Written by Matt Wisner
Last week I traveled to Philadelphia for a track meet, and because it was so close to home, my mom came to watch. I was telling her about our Obama Justice Reform website one night, and she asked to read my bit on Eric Garner and Broken Windows policing. After she read it, she immediately looked at me and said, “I know what the problem really is.” She continued, saying “Imagine this: a fifteen-year-old impulsively shoots a guy for catcalling his girlfriend or something, and then he’s sentenced to a ton of time in prison. When he finally gets out, he’s thirty-five, his family doesn’t talk to him, and he has no friends because he’s been in prison for twenty years. What does he do now? He turns to crime and just ends up in prison again.” She continued, “I don’t know if there’s a word for that, but I think it’s a massive problem.” A few days later, she sent me the link to a Wikipedia page on “recidivism,” which I had never heard of, but this is what it means: the tendency of a convicted criminal to reoffend. In short, during her hypothetical situation, my mom was trying to say that it would be monumental to implement more policies to assist in reducing recidivism rates.

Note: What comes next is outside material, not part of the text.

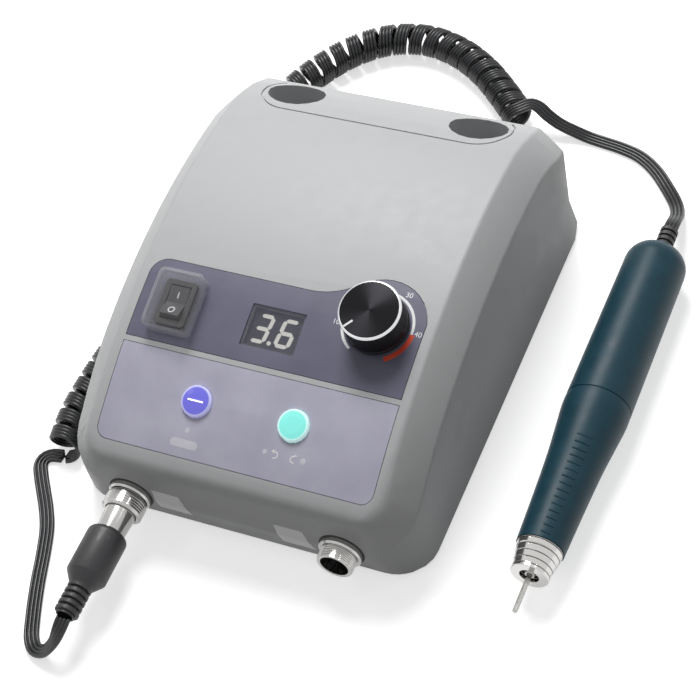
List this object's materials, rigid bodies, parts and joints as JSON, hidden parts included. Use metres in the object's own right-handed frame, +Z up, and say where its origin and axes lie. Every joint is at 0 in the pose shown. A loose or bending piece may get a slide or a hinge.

So I did some research. First of all, the National Institute of Justice reports that “recidivism is one of the most fundamental concepts in criminal justice,” so I felt naïve for having never heard of it. One study that I looked into tracked roughly 404,000 prisoners in 30 states after their release circa 2005, and 68% of those prisoners were rearrested within just three years of their initial release. Of those prisoners, nearly 58% were rearrested within the first year after their initial release.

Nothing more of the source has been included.